▸ What is asked: Go through the entries below and collect each line with the string "bodies" in it.
___ Data provided
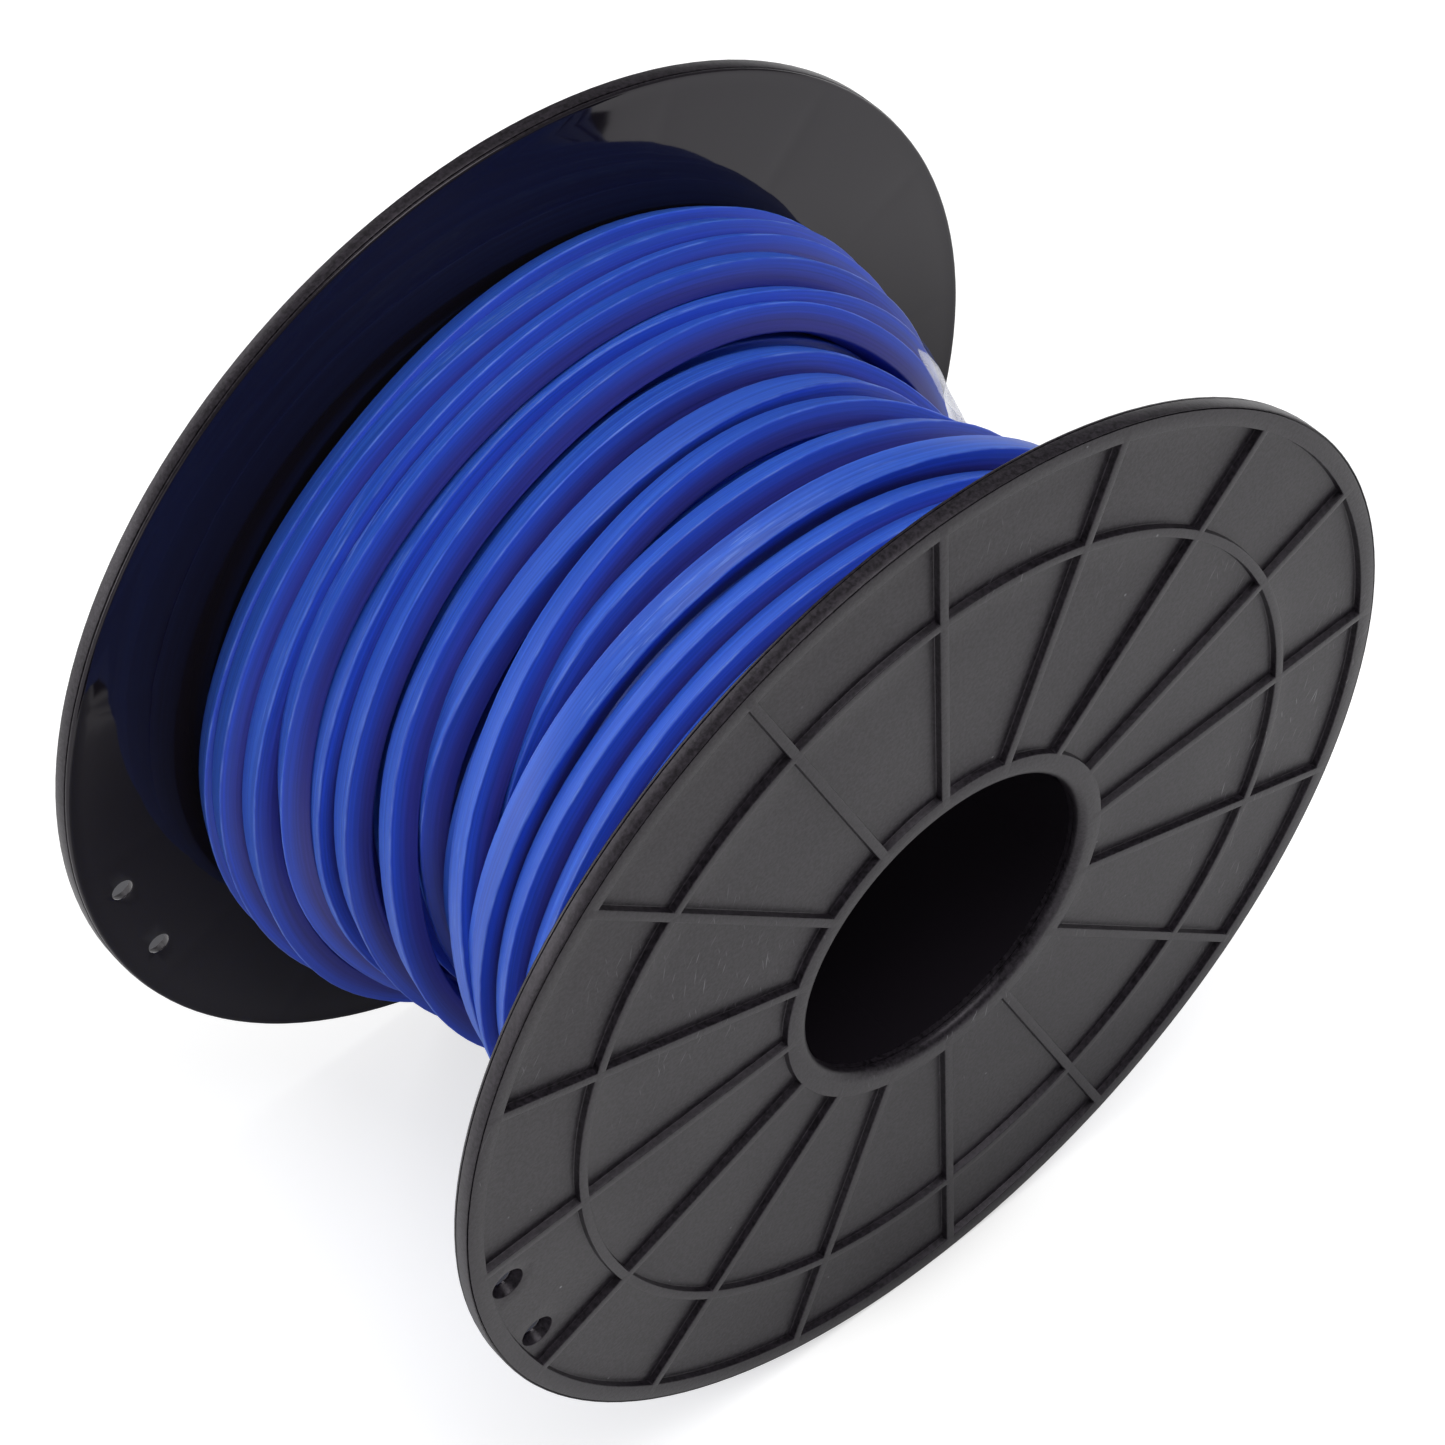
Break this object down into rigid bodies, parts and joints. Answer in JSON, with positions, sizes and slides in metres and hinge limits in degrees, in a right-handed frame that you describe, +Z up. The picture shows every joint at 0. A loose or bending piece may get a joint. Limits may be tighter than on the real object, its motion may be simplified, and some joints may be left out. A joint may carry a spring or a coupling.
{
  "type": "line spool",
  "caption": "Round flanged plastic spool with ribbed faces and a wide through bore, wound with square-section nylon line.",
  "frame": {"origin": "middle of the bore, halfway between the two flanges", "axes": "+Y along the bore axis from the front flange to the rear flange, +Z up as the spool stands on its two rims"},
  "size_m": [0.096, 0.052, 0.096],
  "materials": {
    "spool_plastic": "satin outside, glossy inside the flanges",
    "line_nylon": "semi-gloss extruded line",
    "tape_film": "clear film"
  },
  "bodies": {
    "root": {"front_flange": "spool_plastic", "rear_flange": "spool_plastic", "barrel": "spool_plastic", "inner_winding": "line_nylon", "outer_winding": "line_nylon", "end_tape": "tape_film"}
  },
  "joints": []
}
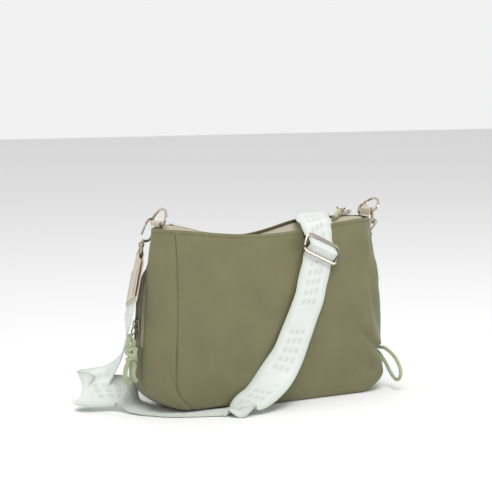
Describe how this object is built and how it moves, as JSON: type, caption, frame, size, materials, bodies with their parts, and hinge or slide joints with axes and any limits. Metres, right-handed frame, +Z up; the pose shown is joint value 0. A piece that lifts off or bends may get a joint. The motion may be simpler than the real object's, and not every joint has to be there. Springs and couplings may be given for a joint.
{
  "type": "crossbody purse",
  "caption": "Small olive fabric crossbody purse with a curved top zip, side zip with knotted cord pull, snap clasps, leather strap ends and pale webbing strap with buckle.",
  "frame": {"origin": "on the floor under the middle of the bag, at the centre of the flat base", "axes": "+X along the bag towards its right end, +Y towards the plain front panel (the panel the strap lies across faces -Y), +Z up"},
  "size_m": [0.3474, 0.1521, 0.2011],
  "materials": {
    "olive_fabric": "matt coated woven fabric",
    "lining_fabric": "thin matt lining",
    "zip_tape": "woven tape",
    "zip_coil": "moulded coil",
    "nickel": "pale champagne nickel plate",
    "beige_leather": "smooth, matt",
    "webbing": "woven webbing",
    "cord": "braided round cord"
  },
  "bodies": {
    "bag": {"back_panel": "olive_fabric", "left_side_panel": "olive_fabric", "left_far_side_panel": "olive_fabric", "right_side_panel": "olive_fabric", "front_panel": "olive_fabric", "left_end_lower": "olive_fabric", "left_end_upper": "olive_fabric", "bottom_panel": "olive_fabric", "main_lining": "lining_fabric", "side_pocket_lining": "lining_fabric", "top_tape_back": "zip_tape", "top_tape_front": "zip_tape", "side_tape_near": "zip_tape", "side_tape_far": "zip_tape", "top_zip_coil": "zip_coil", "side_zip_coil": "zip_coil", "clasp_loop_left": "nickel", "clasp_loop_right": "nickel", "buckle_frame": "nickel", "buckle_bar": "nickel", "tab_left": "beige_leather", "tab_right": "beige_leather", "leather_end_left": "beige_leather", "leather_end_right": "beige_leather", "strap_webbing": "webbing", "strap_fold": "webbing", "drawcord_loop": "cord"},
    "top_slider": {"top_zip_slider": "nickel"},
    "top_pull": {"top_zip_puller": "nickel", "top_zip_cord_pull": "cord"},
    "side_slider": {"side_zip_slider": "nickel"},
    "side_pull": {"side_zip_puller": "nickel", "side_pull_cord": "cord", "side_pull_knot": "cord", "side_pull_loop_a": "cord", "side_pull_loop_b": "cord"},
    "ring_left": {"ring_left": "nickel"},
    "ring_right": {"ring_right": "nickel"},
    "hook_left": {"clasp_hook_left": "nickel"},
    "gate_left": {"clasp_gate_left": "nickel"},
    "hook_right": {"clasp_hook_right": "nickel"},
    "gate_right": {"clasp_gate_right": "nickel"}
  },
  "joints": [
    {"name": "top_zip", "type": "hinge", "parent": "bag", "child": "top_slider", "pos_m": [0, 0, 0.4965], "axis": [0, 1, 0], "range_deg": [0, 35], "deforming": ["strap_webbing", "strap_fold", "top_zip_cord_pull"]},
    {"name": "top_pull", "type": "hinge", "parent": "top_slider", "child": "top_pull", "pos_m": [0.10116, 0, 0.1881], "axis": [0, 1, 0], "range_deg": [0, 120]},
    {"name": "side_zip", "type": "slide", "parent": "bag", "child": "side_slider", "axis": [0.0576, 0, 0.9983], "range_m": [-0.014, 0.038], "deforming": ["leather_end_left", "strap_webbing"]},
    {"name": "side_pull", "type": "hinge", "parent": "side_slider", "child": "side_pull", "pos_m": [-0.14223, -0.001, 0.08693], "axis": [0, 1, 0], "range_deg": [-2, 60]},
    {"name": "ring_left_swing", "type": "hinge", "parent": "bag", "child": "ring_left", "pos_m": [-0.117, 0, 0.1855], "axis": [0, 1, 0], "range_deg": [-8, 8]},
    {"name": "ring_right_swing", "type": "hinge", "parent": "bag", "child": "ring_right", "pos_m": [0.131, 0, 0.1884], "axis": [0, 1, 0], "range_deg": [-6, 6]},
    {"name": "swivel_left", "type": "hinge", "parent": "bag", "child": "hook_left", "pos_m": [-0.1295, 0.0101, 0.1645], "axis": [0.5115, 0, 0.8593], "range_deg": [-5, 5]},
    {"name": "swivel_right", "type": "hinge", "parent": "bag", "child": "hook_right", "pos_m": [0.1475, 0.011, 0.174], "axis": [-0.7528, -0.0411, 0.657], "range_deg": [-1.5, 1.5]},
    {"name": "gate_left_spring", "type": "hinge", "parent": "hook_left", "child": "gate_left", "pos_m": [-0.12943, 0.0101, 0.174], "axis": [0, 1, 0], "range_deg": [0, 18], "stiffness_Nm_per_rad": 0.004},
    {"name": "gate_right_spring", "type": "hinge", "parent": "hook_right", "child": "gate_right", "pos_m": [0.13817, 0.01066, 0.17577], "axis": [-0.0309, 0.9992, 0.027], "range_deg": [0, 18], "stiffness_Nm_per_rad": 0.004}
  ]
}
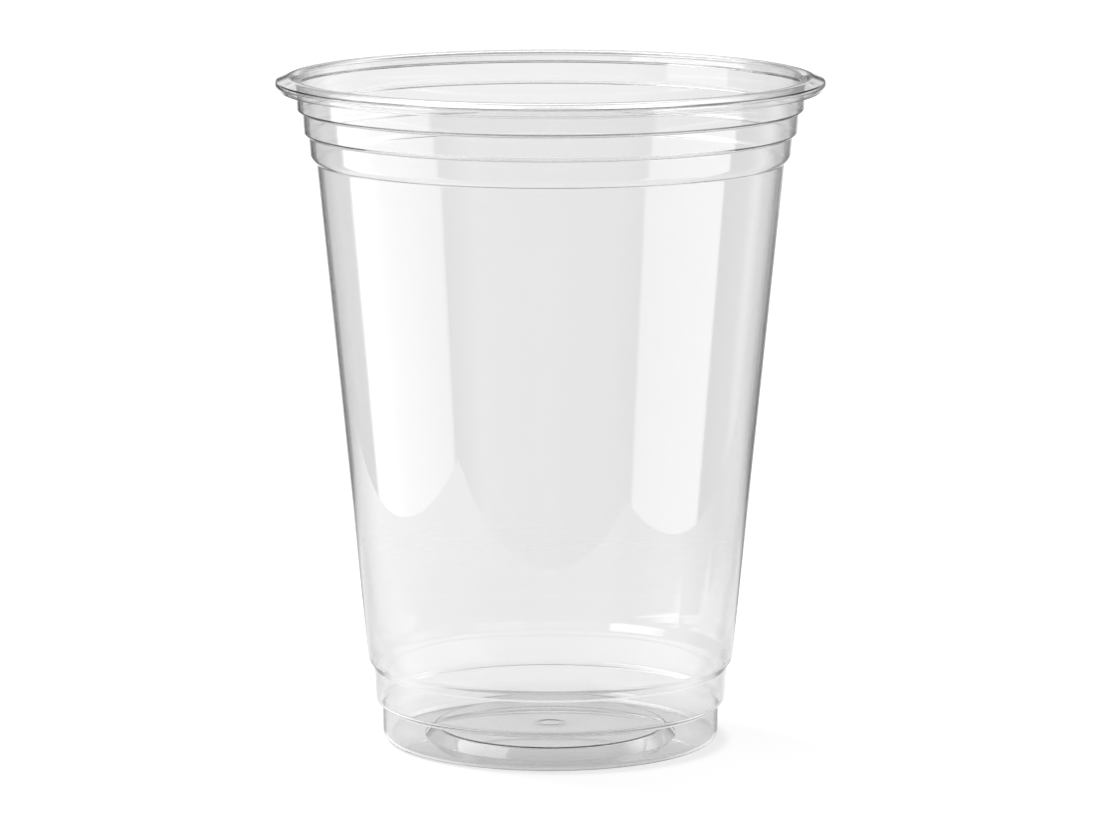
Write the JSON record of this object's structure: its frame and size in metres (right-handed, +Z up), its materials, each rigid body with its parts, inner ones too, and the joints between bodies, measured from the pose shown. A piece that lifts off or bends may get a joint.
______
▸ Task solution:
Break this object down into rigid bodies, parts and joints. Answer in JSON, with positions, sizes and slides in metres and hinge limits in degrees, in a right-handed frame that you describe, +Z up. The picture shows every joint at 0. A loose or bending piece may get a joint. Limits may be tighter than on the real object, its motion may be simplified, and some joints may be left out. A joint may carry a spring or a coupling.
  "bodies": {
Describe how this object is built and how it moves, as JSON: type, caption, frame, size, materials, bodies with their parts, and hinge or slide joints with axes and any limits. Metres, right-handed frame, +Z up; the pose shown is joint value 0. A piece that lifts off or bends may get a joint. The motion may be simpler than the real object's, and not every joint has to be there. Springs and couplings may be given for a joint.
  "bodies": {
Write the JSON record of this object's structure: its frame and size in metres (right-handed, +Z up), its materials, each rigid body with its parts, inner ones too, and the joints between bodies, measured from the pose shown. A piece that lifts off or bends may get a joint.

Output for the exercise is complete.